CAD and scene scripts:
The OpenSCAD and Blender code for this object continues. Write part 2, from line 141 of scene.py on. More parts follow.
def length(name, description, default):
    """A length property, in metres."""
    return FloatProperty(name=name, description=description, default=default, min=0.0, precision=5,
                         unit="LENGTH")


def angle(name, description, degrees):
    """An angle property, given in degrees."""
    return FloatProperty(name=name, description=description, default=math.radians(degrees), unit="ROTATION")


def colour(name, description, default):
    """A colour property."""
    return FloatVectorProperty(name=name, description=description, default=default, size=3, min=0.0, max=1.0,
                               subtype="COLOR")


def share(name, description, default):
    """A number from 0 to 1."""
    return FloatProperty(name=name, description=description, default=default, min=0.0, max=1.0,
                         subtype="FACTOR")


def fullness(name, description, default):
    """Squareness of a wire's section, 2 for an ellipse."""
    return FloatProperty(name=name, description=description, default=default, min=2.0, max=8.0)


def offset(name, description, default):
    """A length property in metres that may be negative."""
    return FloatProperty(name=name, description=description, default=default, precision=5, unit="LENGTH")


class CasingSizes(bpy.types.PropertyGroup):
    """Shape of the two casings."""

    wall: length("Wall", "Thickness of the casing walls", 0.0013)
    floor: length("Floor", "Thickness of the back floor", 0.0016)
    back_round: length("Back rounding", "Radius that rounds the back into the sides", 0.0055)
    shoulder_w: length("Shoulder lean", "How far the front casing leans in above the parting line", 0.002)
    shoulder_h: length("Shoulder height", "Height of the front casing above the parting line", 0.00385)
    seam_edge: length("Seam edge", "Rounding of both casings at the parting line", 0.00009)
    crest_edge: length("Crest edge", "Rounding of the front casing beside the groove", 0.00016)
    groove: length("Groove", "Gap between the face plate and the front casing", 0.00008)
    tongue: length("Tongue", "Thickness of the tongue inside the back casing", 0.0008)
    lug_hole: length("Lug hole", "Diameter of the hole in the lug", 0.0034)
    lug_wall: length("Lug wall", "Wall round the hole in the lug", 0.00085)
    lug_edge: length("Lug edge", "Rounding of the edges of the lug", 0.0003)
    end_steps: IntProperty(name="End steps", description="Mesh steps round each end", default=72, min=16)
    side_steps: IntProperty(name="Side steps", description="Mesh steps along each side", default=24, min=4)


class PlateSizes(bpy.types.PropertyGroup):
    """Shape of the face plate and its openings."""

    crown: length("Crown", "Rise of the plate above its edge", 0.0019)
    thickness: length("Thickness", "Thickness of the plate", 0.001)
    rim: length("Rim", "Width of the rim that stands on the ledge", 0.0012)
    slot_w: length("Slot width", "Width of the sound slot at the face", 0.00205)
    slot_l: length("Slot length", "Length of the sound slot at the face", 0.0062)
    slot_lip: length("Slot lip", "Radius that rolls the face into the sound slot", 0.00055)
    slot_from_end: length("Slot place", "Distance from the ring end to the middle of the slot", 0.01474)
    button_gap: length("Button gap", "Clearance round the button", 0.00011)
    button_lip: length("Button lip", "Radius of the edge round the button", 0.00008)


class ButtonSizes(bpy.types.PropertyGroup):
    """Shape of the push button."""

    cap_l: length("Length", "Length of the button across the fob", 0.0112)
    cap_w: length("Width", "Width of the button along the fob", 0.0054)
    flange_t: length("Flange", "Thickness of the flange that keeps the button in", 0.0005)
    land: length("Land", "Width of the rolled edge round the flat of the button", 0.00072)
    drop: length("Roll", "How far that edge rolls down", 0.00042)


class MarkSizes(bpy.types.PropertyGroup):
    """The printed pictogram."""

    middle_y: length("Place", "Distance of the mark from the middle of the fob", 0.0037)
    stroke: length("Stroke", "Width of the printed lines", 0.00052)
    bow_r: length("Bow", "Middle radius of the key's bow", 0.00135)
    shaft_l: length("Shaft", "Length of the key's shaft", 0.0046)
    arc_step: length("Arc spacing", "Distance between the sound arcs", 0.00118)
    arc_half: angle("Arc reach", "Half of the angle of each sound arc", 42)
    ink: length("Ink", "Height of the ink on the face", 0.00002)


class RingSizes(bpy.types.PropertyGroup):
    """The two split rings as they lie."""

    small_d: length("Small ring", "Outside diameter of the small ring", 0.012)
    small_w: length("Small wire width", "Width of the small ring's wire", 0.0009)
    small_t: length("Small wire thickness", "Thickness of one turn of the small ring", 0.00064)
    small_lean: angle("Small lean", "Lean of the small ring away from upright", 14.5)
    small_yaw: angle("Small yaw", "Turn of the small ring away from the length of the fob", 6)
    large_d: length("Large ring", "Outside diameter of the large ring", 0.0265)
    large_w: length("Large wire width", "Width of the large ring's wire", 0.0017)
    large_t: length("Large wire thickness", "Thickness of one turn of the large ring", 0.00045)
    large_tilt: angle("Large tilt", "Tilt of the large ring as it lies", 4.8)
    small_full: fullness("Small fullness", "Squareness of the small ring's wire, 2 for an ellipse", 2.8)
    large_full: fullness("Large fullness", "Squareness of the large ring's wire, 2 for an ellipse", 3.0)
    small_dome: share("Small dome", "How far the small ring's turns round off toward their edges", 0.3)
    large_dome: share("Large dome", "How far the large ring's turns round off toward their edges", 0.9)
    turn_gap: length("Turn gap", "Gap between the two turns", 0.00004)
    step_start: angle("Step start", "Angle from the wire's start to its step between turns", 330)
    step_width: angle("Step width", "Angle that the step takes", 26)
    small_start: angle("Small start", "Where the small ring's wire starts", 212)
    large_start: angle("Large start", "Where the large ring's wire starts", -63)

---

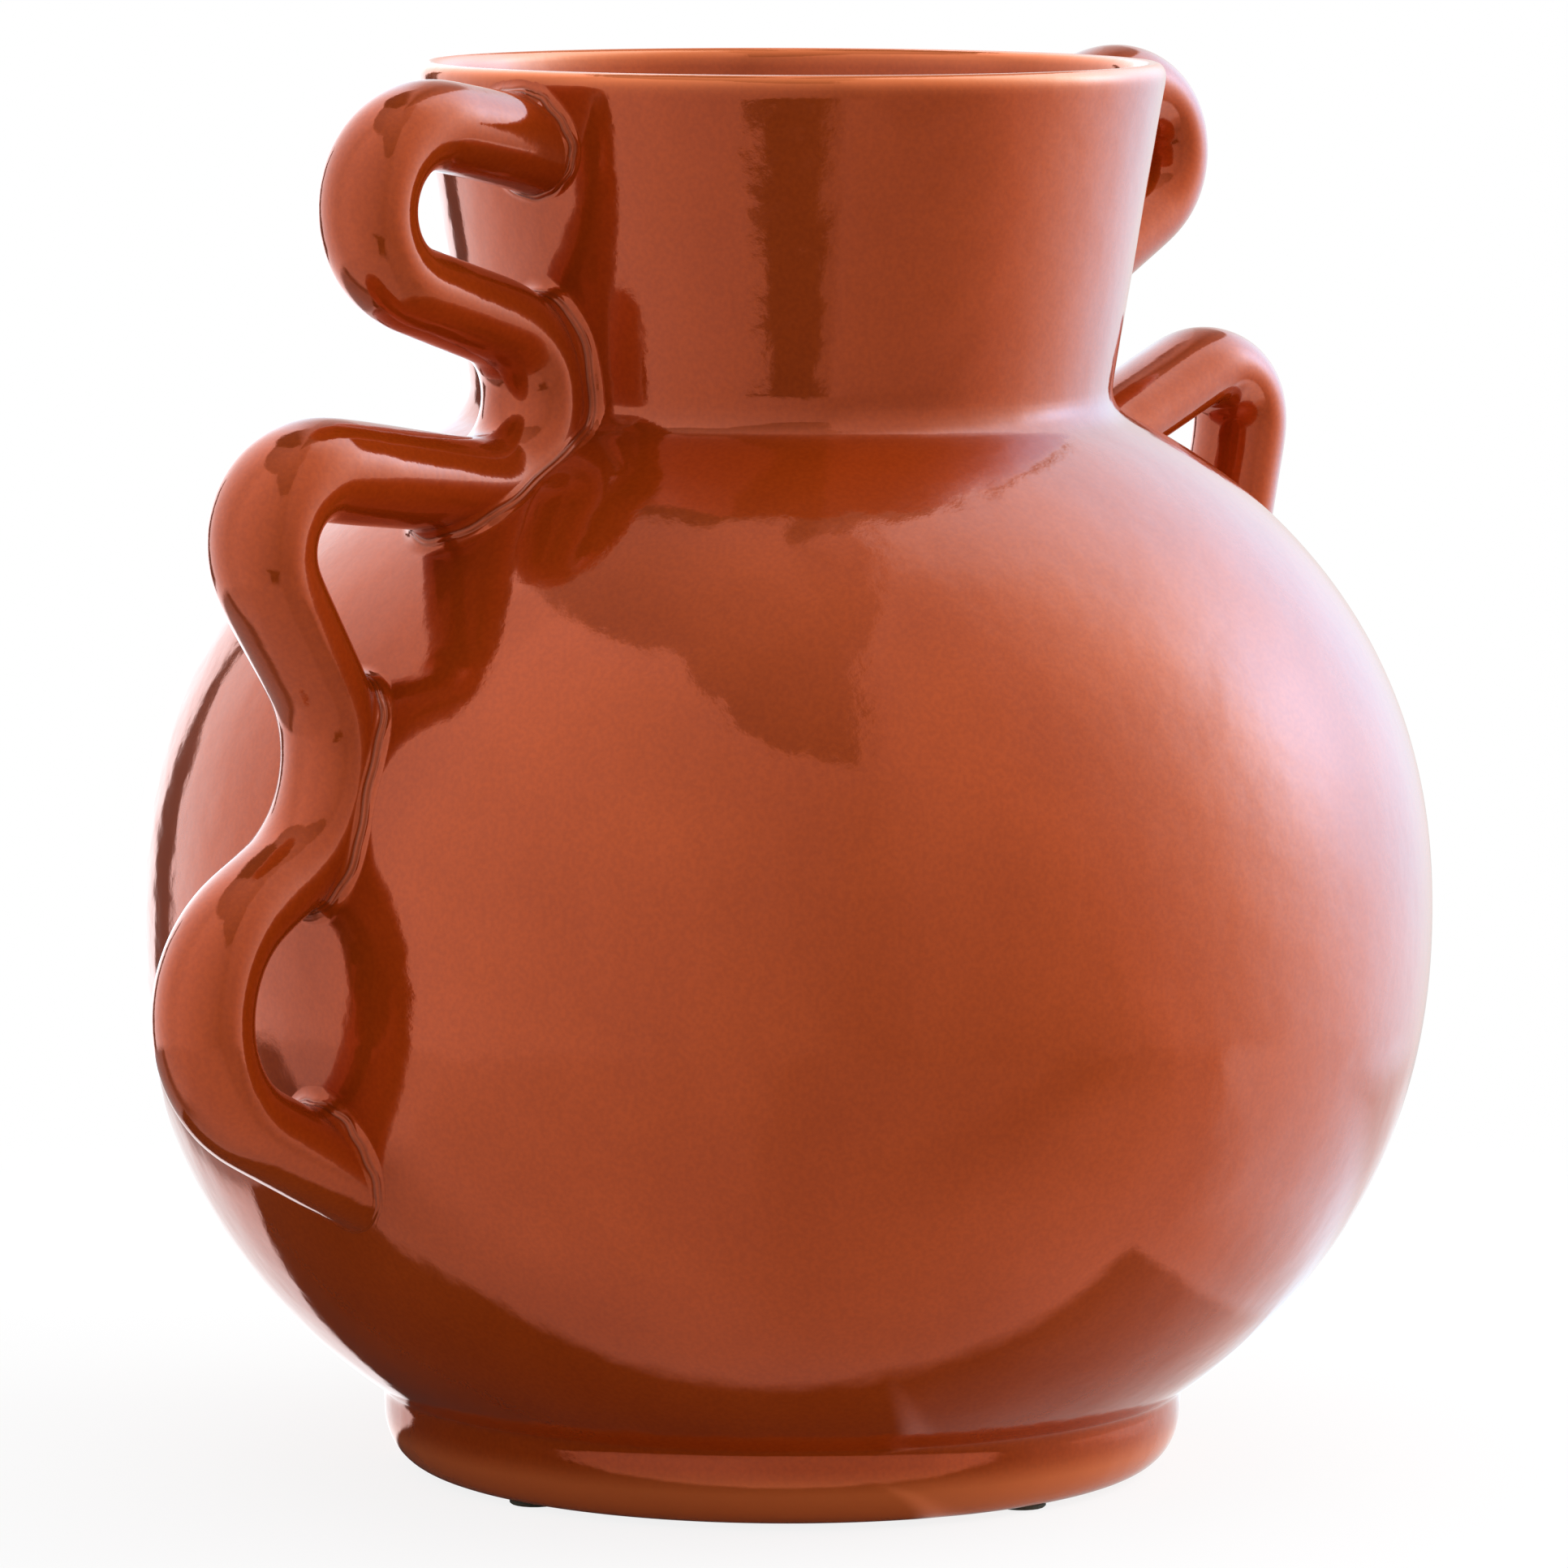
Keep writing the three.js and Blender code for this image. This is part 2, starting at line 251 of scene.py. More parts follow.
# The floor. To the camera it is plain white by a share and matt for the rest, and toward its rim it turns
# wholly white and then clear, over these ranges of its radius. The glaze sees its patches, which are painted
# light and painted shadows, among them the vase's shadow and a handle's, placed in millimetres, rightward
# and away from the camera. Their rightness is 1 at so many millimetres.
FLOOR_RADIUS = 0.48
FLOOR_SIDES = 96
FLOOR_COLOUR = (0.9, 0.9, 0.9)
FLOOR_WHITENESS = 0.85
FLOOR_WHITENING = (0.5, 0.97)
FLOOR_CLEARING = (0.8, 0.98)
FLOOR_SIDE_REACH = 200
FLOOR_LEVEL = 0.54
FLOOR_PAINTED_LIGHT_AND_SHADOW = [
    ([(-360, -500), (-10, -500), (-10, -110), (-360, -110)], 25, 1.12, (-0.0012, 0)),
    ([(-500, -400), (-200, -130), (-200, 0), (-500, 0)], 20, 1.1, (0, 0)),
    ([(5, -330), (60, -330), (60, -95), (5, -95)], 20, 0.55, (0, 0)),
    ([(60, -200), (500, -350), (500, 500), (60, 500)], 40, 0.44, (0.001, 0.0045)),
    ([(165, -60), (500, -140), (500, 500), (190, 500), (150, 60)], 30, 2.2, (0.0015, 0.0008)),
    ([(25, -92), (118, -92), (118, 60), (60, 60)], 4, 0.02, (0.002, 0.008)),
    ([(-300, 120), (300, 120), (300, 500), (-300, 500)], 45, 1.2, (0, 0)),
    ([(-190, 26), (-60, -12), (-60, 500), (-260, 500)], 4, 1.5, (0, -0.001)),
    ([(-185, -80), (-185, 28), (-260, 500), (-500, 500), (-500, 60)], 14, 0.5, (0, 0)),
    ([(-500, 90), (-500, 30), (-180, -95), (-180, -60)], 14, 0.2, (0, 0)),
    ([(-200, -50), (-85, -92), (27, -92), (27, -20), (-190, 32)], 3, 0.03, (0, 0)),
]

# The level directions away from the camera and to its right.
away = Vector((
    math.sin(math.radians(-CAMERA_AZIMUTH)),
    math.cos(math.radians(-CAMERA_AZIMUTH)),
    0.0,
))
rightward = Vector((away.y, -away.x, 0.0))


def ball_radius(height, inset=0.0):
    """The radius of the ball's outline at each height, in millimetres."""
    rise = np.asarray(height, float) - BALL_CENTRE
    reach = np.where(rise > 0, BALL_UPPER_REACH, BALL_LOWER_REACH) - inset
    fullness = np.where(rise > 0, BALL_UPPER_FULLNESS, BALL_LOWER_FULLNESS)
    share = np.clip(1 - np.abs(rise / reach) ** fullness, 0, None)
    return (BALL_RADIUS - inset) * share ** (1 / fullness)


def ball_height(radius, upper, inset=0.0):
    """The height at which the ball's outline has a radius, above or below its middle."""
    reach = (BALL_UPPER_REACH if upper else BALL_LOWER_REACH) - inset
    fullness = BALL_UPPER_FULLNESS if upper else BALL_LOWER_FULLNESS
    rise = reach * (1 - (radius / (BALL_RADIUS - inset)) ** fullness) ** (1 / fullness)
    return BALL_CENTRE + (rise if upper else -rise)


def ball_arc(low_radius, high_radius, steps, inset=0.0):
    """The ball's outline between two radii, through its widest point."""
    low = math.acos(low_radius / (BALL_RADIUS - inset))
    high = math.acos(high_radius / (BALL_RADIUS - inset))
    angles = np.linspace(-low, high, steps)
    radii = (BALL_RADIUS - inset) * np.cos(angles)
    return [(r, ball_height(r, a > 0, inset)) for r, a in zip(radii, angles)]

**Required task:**
Extract every line containing the string "this" from the data above.

**Expected answer:**
The OpenSCAD and Blender code for this object continues. Write part 2, from line 141 of scene.py on. More parts follow.
Keep writing the three.js and Blender code for this image. This is part 2, starting at line 251 of scene.py. More parts follow.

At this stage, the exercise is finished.